I get nerding out on stuff but I don't get doing it at the age of the guy in the story. I thought as one got older one started to see the foolishness in this sort of excess. You can't take it with you. And in the end you see what became of it. Split up and sold off to strangers for a fraction of what it cost.
I had a similar experience, though the other way around.
I was listening to some speakers at a relatively high end store (they sold 10k$ CD player power supplies, along with a selection of more reasonable gear), where they'd only have one set of speakers in the room at a time to prevent passive effects on the sound. (which is sort of reasonable, but a lot of work). So they bring in the Magneplanars and the (incredibly inappropriate) amp I was interested in, wire them up, and within 5 seconds I know they're out of phase, and then in another 30 seconds, pretty strong clipping.
Sales person was going on about how good they sounded.
Not so sure about that, mixing engineers have to do very precise manipulation of sound and there’s plenty of them working well into their 40ies and beyond. While of course aspects of your hearing deteriorate, it should still be pretty simple to pick out the artefacts of compressed audio if you’ve gotten attuned to them at a younger age… At least for heavier compression, something like a 320kbps MP3 or 256 AAC is hard to distinguish from lossless but that’s also true for young folks.
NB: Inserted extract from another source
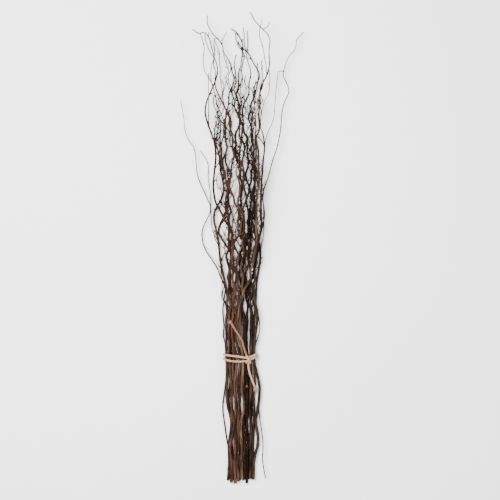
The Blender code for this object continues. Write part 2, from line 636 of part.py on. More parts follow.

When I was a kid, the whine of CRTs was genuinely annoying, and those 'keep pests away' things hurt when they went off. I was looking forward to not having to experience that as I got older.
Now that I'm middle-aged, I can tell there's a little loss around the vocal frequencies... but damn if those old tubes and pest devices aren't as annoying as ever. Ears are weird.
I had a magic skill when I was in high school: I could walk into any computer lab and tell you exactly which monitors were on (when the computer was off). I believe this is around 15K.
it looks my hearing drops off between 13k (noticeably quiet compared to 12k) to 14k (can't hear it at all).
Hah reminded me of when I was a kid walking into the living room with a few people around many times and turning off the TV (crt of course) that was just showing a black screen. It was so loud and obvious to me. Now all the TVs seem to have bizarre screensavers
I also seem to have beyond normal hearing, and can hear some electrical devices or high pitched sounds where others don't seem to.
Last year I was in a mall where they had a Tesla store and it was emitting a horrible high pitched sound.
Where I live some houses have Seagull scaring devices and they also emit a horrible high pitched squeal which I'm guessing others can't hear, otherwise it would honestly drive you nuts.
Yup. When I used to do studio recordings as a musician, most studios have A/B/C speakers for mixing. They have the nice speakers usually on concrete breeze blocks which is what you do your first mix on, and those are equivalent to entry-level-ish audiophile speakers but not super-expensive, then they have the B speakers which are a bit worse and then they have the depressing C speakers which represent what people usually have at home. Even super-expensive studios that will happily drop 10s of thousands on a valve preamp or Neumann mic don't use any kind of fancy cable or unobtanium plugs or anything. Just regular hard-wearing well-shielded audio/speaker/whatever[1] cables depending on application.
[1] There are some differences based on whether the cable is going to carry just audio or audio+phantom power and also whether it's line level or speaker level or whatever it's called. It's been a while.
Ah yes, DirectStream Digital. I think the math behind that was solid but there wasn't really any point because PCM was totally sufficient. The company I was working for made AD and DA converters for recording studios and film so we were adjacent to all the insane HiFi stuff but didn't really interact with it. We did get bug reports that were real but effectively not visible, I learned a lot about debugging from watching my boss work on those.
Romex is grand at audio frequencies but what's even better is just sticking the amplifier in the speaker.
What you get from vanilla integrated speakers today is something that would have cost tens of thousands in the 90s and would not have been available in the 70s: dedicated amplifiers for each speaker element, with electronic crossovers and, if you want it, room correction.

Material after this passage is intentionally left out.